A specific difference between the opera and the novella caught my attention in Santa Fe. Early in the opera, as the governess is traveling to the country estate to begin her work, she seems to indicate that she has children of her own. As she imagines meeting the children she will soon be meeting, she sings:
The children … the children.
Will they be clever?
Will they like me?
Poor babies, no father, no mother.
But I shall love them as I love my own,
All my dear ones left at home,
I hadn’t remembered from my earlier reading of the novel that the governess was a mother so as I re-read I paid attention. And I was correct. There is no mention in the novel that the governess is a mother, indeed, it would be very strange if she was, and would be hard to square with the rest of her character. My conclusion is that the libretto language is simply awkward and what the governess actually means is something like, “But I shall love them as I would love my own (if I had children) and that her “dear ones left at home” are her dear parents and sisters not dear children, which she doesn’t have.
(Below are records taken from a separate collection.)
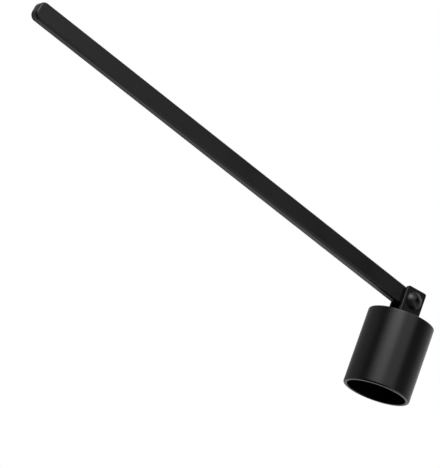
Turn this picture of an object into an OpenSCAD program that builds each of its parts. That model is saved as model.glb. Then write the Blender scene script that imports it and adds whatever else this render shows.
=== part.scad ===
// Candle snuffer with a pivoting bell: a bell that stands over the flame,
// a folded sheet yoke screwed to its top, and a long bar handle that tilts in the yoke.
// Millimetres. The origin is the centre of the bell's mouth, +Z runs up the bell's axis,
// the pivot lies along Y and the handle reaches towards -X.

/* [Bell] */
// Outer diameter of the bell
bell_d = 30; // [26:0.5:36]
// Height of the bell from its mouth to its flat top
bell_h = 34.8; // [30:0.1:45]
// Thickness of the bell's side wall
bell_wall = 1.7; // [1.2:0.1:2]
// Thickness of the bell's flat top
bell_top = 1.5; // [1.2:0.1:2.5]
// Rounding of the outer edge of the top
top_round = 0.5; // [0.2:0.1:1]
// Rounding of the outer edge of the mouth
rim_round = 0.7; // [0.2:0.1:0.8]
// Rounding of the inner edge of the mouth
lip_round = 0.3; // [0.2:0.1:0.5]
// Radius of the corner inside the bell, below its top
inner_corner = 3; // [2:0.5:5]

/* [Yoke] */
// Outer width of the yoke, measured along the pivot
yoke_w = 9.5; // [8.8:0.1:11]
// Width of each ear, measured across the pivot
ear_w = 10.6; // [9:0.1:12]
// Height of the ears above the bell's top
ear_h = 14.1; // [13.4:0.1:18]
// Thickness of the yoke's sheet
sheet_t = 1.3; // [1:0.1:1.5]
// Inner radius of the folds between the base and the ears
fold_r = 0.5; // [0.4:0.1:0.8]
// Rounding of the ears' upper corners
ear_corner = 1.6; // [0.8:0.1:3]
// Rounding of the outer edges of the ears
ear_edge = 0.5; // [0.2:0.1:0.6]

/* [Handle] */
// Width of the bar, seen along the pivot
bar_w = 8.3; // [6.5:0.1:8.6]
// Thickness of the bar, along the pivot
bar_t = 5.1; // [4.6:0.1:5.2]
// Length from the pivot to the free end
bar_reach = 217; // [150:1:260]
// Rounding of the bar's long edges
bar_edge = 1; // [0.5:0.1:1.5]
// Rounding of the free end's two corners, seen along the pivot
tip_round = 2.9; // [1.5:0.1:4]
// Angle of the handle above the bell's top plane, in degrees
bar_rise = 8.5; // [-13.5:0.5:90]

/* [Pivot] */
// Height of the pivot above the bell's top
pivot_rise = 8.6; // [8.6:0.1:11]
// Outer diameter of the pivot's barrel
barrel_d = 4; // [3.5:0.1:4.5]
// Diameter of the two domed heads
head_d = 7.8; // [6.5:0.1:8.5]
// Height of the domed heads above the ears
head_h = 2.2; // [1.6:0.1:3]
// Thickness of the friction washers between the ears and the bar
washer_t = 0.8; // [0.5:0.1:0.8]
// Diameter of the friction washers
washer_d = 7.2; // [6.5:0.1:7.4]

/* [Fasteners] */
// Nominal diameter of the screw that holds the yoke
screw_d = 3; // [2.5:0.5:3]
// Width across the flats of its nut
nut_flats = 5.5; // [5:0.5:5.5]
// Height of its nut
nut_h = 1.8; // [1.8:0.1:2.4]

/* [Hidden] */
$fn = 96;

bell_r = bell_d / 2;
bore_r = bell_r - bell_wall;
yoke_half = yoke_w / 2;
ear_inner = yoke_half - sheet_t;
fold_outer = fold_r + sheet_t;
bar_half = bar_w / 2;
pivot_z = bell_h + pivot_rise;

// Radial clearance between the barrel and the holes it runs in
run_gap = 0.05;
// Radial clearance between the screws and the holes they pass through
screw_gap = 0.1;
// Radial clearance that stands for the engaged threads
thread_gap = 0.02;
// Depth by which the barrel stops short of the far ear's outer face
clamp_gap = 0.3;
// Height of the straight band around the foot of a domed head
head_band = 0.4;
// Width across the flats and depth of the hexagon socket in each domed head
socket_flats = 2;
socket_depth = 1;
// Diameter of the threaded shank inside the barrel
pivot_thread_d = 2.5;
// Length of shank left free at the blind end of the barrel
pivot_thread_free = 1;
// Thin flat washer under the yoke screw's head
flat_washer_t = 0.5;
flat_washer_d = 7;
// Pan head of the yoke screw, and its cross recess
pan_d = 5.6;
pan_h = 2;
pan_round = 0.9;
pan_foot_round = 0.1;
cross_w = 0.7;
cross_span = 3;
cross_depth = 1;
// Length of the screw's end above the nut
screw_end = 0.4;
// Chamfer on the nut's corners and on the screw's tip
edge_cut = 0.3;
// Length added to a cutter where it leaves the solid it cuts
past = 1;
// Overlap of two shapes that are joined
lap = 0.1;

// Outline with four rounded corners, centred on the origin
module rounded_rectangle(width, height, r) {
    square([width - 2 * r, height], center = true);
    square([width, height - 2 * r], center = true);
    for (sx = [-1, 1], sy = [-1, 1])
        translate([sx * (width / 2 - r), sy * (height / 2 - r)])
            circle(r);
}

// Half outline of a turned block from z = 0 to z = height, with both outer edges rounded
module turned_half(r, height, low_round, high_round) {
    square([r - max(low_round, high_round), height]);
    translate([0, low_round])
        square([r, height - low_round - high_round]);
    square([r - low_round, low_round + lap]);
    translate([0, height - high_round - lap])
        square([r - high_round, high_round + lap]);
    translate([r - low_round, low_round])
        circle(low_round);
    translate([r - high_round, height - high_round])
        circle(high_round);
}

// Ring of the given section, used to round the mouth's inner edge
module mouth_lip_cut() {
    rotate_extrude()
        difference() {
            translate([bore_r - past, -past])
                square([past + lip_round, past + lip_round]);
            translate([bore_r + lip_round, lip_round])
                circle(lip_round);
        }
}

module bell_shell() {
    color([0.06, 0.06, 0.065])
    difference() {
        rotate_extrude()
            turned_half(bell_r, bell_h, rim_round, top_round);
        bell_hollow();
        mouth_lip_cut();
        cylinder(d = screw_d + 2 * screw_gap, h = bell_h + past);
    }
}

// Space inside the bell: a plain bore with a rounded upper corner
module bell_hollow() {
    roof = bell_h - bell_top;
    translate([0, 0, -past])
        cylinder(r = bore_r, h = past + roof - inner_corner);
    cylinder(r = bore_r - inner_corner, h = roof);
    translate([0, 0, roof - inner_corner])
        rotate_extrude()
            intersection() {
                translate([bore_r - inner_corner, 0])
                    circle(inner_corner);
                square([bore_r, inner_corner]);
            }
}

// Section of the folded sheet, seen along X, with its base on y = 0
module yoke_section() {
    difference() {
        union() {
            translate([-yoke_half, fold_outer])
                square([yoke_w, ear_h - fold_outer - ear_edge]);
            translate([-yoke_half + ear_edge, fold_outer])
                square([yoke_w - 2 * ear_edge, ear_h - fold_outer]);
            for (side = [-1, 1])
                translate([side * (yoke_half - ear_edge), ear_h - ear_edge])
                    circle(ear_edge);
            translate([-yoke_half + fold_outer, 0])
                square([yoke_w - 2 * fold_outer, fold_outer + lap]);
            for (side = [-1, 1])
                translate([side * (yoke_half - fold_outer), fold_outer])
                    circle(fold_outer);
        }
        translate([-ear_inner, fold_outer])
            square([2 * ear_inner, ear_h]);
        translate([-ear_inner + fold_r, sheet_t])
            square([2 * (ear_inner - fold_r), ear_h]);
        for (side = [-1, 1])
            translate([side * (ear_inner - fold_r), fold_outer])
                circle(fold_r);
    }
}

// Outline of an ear seen along the pivot, square at the foot and rounded at the top
module ear_outline() {
    translate([-ear_w / 2, -past])
        square([ear_w, ear_h + past - ear_corner]);
    translate([-ear_w / 2 + ear_corner, 0])
        square([ear_w - 2 * ear_corner, ear_h]);
    for (side = [-1, 1])
        translate([side * (ear_w / 2 - ear_corner), ear_h - ear_corner])
            circle(ear_corner);
}

module yoke() {
    color([0.07, 0.07, 0.075])
    translate([0, 0, bell_h])
    difference() {
        intersection() {
            rotate([90, 0, 90])
                linear_extrude(ear_w, center = true)
                    yoke_section();
            rotate([90, 0, 0])
                linear_extrude(yoke_w + past, center = true)
                    ear_outline();
            translate([0, 0, -past])
                linear_extrude(ear_h + 2 * past)
                    rounded_rectangle(ear_w, yoke_w, ear_edge);
        }
        translate([0, 0, pivot_rise])
            rotate([90, 0, 0])
                cylinder(r = barrel_d / 2 + run_gap, h = yoke_w + past, center = true);
        translate([0, 0, -past])
            cylinder(d = screw_d + 2 * screw_gap, h = sheet_t + 2 * past);
    }
}

// Pan-head screw driven up from inside the bell
module yoke_screw() {
    under_head = bell_h - bell_top - flat_washer_t;
    tip = bell_h + sheet_t + nut_h + screw_end;
    color([0.3, 0.3, 0.31])
    difference() {
        union() {
            translate([0, 0, under_head - pan_h])
                rotate_extrude()
                    turned_half(pan_d / 2, pan_h, pan_round, pan_foot_round);
            translate([0, 0, under_head - lap])
                cylinder(d = screw_d, h = tip - edge_cut - under_head + lap);
            translate([0, 0, tip - edge_cut])
                cylinder(d1 = screw_d, d2 = screw_d - 2 * edge_cut, h = edge_cut);
        }
        for (turn = [0, 90])
            rotate([0, 0, turn])
                translate([-cross_span / 2, -cross_w / 2, under_head - pan_h - past])
                    cube([cross_span, cross_w, past + cross_depth]);
    }
}

module bell_washer() {
    color([0.6, 0.6, 0.62])
    translate([0, 0, bell_h - bell_top - flat_washer_t])
        ring(flat_washer_d / 2, screw_d / 2 + screw_gap, flat_washer_t);
}

module yoke_nut() {
    base = bell_h + sheet_t;
    corner_r = nut_flats / 2 / cos(30);
    color([0.55, 0.55, 0.57])
    translate([0, 0, base])
    difference() {
        intersection() {
            cylinder(r = corner_r, h = nut_h, $fn = 6);
            union() {
                cylinder(r1 = corner_r - edge_cut, r2 = corner_r + nut_h, h = nut_h / 2);
                translate([0, 0, nut_h / 2])
                    cylinder(r1 = corner_r + nut_h, r2 = corner_r - edge_cut, h = nut_h / 2);
            }
        }
        translate([0, 0, -past])
            cylinder(r = screw_d / 2 + thread_gap, h = nut_h + 2 * past);
    }
}

// Flat ring standing on z = 0
module ring(outer_r, inner_r, height) {
    difference() {
        cylinder(r = outer_r, h = height);
        translate([0, 0, -past])
            cylinder(r = inner_r, h = height + 2 * past);
    }
}

// The bar in its own frame: the pivot at the origin, the free end towards -X
module handle_bar() {
    straight = bar_reach - tip_round;
    corner = bar_half - tip_round;
    color([0.05, 0.05, 0.055])
    translate([0, 0, pivot_z])
    rotate([0, bar_rise, 0])
    difference() {
        union() {
            translate([-straight, 0, 0])
                rotate([90, 0, 90])
                    linear_extrude(straight)
                        rounded_rectangle(bar_t, bar_w, bar_edge);
            bar_turn(bar_half, -90, 180);
            translate([-straight, 0, corner])
                bar_turn(tip_round, 90, 90);
            translate([-straight, 0, -corner])
                bar_turn(tip_round, 180, 90);
            translate([-straight, 0, 0])
                rotate([0, 0, 180])
                    linear_extrude(2 * corner, center = true)
                        outer_half(tip_round);
        }
        rotate([90, 0, 0])
            cylinder(r = barrel_d / 2 + run_gap, h = bar_t + past, center = true);
    }
}

// Outer half of a bar section that reaches r from its axis, with its outer edges rounded
module outer_half(r) {
    intersection() {
        rounded_rectangle(2 * r, bar_t, bar_edge);
        translate([0, -bar_t / 2])
            square([r, bar_t]);
    }
}

// Turned piece of the bar about the Y axis, from angle start (0 is +X, 90 is +Z) over sweep
module bar_turn(r, start, sweep) {
    rotate([90, 0, 0])
        rotate([0, 0, start])
            rotate_extrude(angle = sweep)
                outer_half(r);
}

// Domed head standing on z = 0, with a straight band at its foot
module domed_head() {
    rise = head_h - head_band;
    r = head_d / 2;
    dome_r = (r * r + rise * rise) / (2 * rise);
    cylinder(r = r, h = head_band);
    translate([0, 0, head_band])
        rotate_extrude()
            intersection() {
                translate([0, rise - dome_r])
                    circle(dome_r);
                square([r, rise]);
            }
}

// Hexagon socket that opens at the crown of a domed head
module head_socket() {
    translate([0, 0, head_h - socket_depth])
        cylinder(r = socket_flats / 2 / cos(30), h = socket_depth + past, $fn = 6);
}

// Screw half of the pivot: its head lies on the near ear, its shank runs towards +Y
module pivot_screw() {
    shank = yoke_w - pivot_thread_free;
    color([0.08, 0.08, 0.085])
    translate([0, -yoke_half, pivot_z])
    rotate([90, 0, 0])
    difference() {
        union() {
            domed_head();
            translate([0, 0, -shank])
                cylinder(d = pivot_thread_d, h = shank + lap);
        }
        head_socket();
    }
}

// Barrel half of the pivot: its head lies on the far ear, its tube runs towards -Y
module pivot_barrel() {
    tube = yoke_w - clamp_gap;
    color([0.08, 0.08, 0.085])
    translate([0, yoke_half, pivot_z])
    rotate([-90, 0, 0])
    difference() {
        union() {
            domed_head();
            translate([0, 0, -tube])
                cylinder(d = barrel_d, h = tube + lap);
        }
        translate([0, 0, -tube - past])
            cylinder(r = pivot_thread_d / 2 + thread_gap, h = tube + past);
        head_socket();
    }
}

// Friction washer against an ear's inner face, on the near side for side = -1
module friction_washer(side) {
    color([0.75, 0.73, 0.68])
    translate([0, side * (ear_inner - washer_t / 2) + washer_t / 2, pivot_z])
        rotate([90, 0, 0])
            ring(washer_d / 2, barrel_d / 2 + run_gap, washer_t);
}

module near_washer() {
    friction_washer(-1);
}

module far_washer() {
    friction_washer(1);
}

bell_shell();
yoke();
yoke_screw();
bell_washer();
yoke_nut();
handle_bar();
pivot_screw();
pivot_barrel();
near_washer();
far_washer();
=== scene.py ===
"""Candle snuffer: materials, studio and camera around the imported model."""
import math

import bpy
from mathutils import Matrix, Vector


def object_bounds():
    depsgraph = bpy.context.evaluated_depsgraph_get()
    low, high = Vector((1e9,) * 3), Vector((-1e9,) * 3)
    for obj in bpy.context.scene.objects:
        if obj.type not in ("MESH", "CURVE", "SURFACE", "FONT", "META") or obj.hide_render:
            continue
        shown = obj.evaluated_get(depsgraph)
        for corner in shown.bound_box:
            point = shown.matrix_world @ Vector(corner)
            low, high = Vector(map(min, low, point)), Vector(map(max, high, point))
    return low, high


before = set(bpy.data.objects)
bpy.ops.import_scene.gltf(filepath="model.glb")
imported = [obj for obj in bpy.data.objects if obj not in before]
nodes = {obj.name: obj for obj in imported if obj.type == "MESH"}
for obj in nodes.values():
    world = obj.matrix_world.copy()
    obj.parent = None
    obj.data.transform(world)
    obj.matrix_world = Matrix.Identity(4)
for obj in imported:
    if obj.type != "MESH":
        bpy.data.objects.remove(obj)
cad_low, cad_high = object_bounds()
scene = bpy.context.scene

# Angles are in degrees, azimuths from -Y towards +X and elevations up from level.
# Lengths are in metres, heights above the bell's mouth.

# Camera: where it stands as seen from the object
CAMERA_AZIMUTH = -28.3
CAMERA_ELEVATION = -16.3
CAMERA_ROLL = 20.3
CAMERA_DISTANCE = 1.3
CAMERA_CLIP = (0.05, 30.0)
LENS, SENSOR = 237.9, 36.0      # mm
AIM = Vector((-0.1, 0.0, 0.04))
AIM_RIGHT, AIM_UP = -0.0026, -0.0106    # how far beside AIM it looks, in its own view

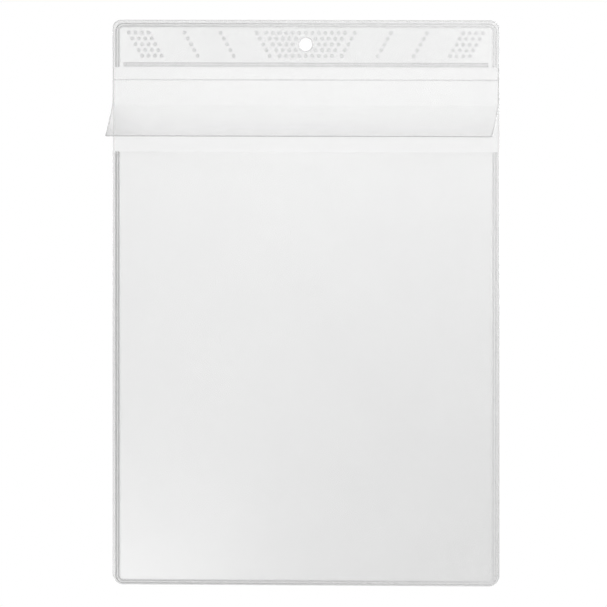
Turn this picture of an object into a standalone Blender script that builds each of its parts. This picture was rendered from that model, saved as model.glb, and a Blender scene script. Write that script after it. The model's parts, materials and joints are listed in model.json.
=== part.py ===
"""Clear document pocket that hangs from a punched hole.

Three films are welded together: a full back film, a front film that makes the pocket, and a
cover film whose upper part is the header band and whose lower part is a flap. The flap swings
on a crease over the mouth of the pocket. The welds are knurled bands and hexagonal spots.

Metres, +Z up. The sheet stands in the XZ plane and its front faces -Y. The origin is the
centre of the hanging hole, halfway between the two layers of film.

Run it with: blender --background --python part.py
"""

import math

import bmesh
import bpy
from mathutils import Matrix

# Sheet
SHEET_WIDTH = 0.236
SHEET_HEIGHT = 0.340
TOP_CORNER_RADIUS = 0.005
BOTTOM_CORNER_RADIUS = 0.0065
FILM_THICKNESS = 0.0003
LAYER_GAP = 0.0003
EDGE_GAP = 0.0003

# Hanging hole
HOLE_DIAMETER = 0.008
HOLE_FROM_TOP = 0.0146

# Header band and flap
HEADER_HEIGHT = 0.036
FLAP_FLAT_LENGTH = 0.011
FLAP_BEND_RADIUS = 0.006
FLAP_BEND_ANGLE = math.radians(46)
FLAP_CURL_LENGTH = 0.0295
FLAP_CURL_ANGLE = math.radians(11)
FLAP_CORNER_RADIUS = 0.001

# Pocket
MOUTH_FROM_TOP = 0.0792
MOUTH_GAPE = 0.0065

# Welded seams
SEAM_WIDTH = 0.003
SEAM_CORNER_RADIUS = 0.002
SIDE_MARGIN = 0.0015
TOP_MARGIN = 0.0017
BOTTOM_MARGIN = 0.0005
BOND_GAP = 0.0001
LOWER_SEAM_FROM_TOP = 0.0254
LOWER_SEAM_END_GAP = 0.002
KNURL_PITCH = 0.002
KNURL_HEIGHT = 0.00015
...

I’ve read quite a lot of Henry James in the last few years. The Turn of the Screw (1898) comes at the end of his “second period.” He had already written his novel The Portrait of a Lady (1881) and the two shorter pieces Daisy Miller (1878) and The Aspern Papers (1888). The three great final novels, The Wings of the Dove (1902), The Ambassadors (1903), and The Golden Bowl (1904) are still to come. I had read The Turn of the Screw many years ago. It was fun to revisit this famous story, both on the opera stage in Santa Fe, and in the original novella.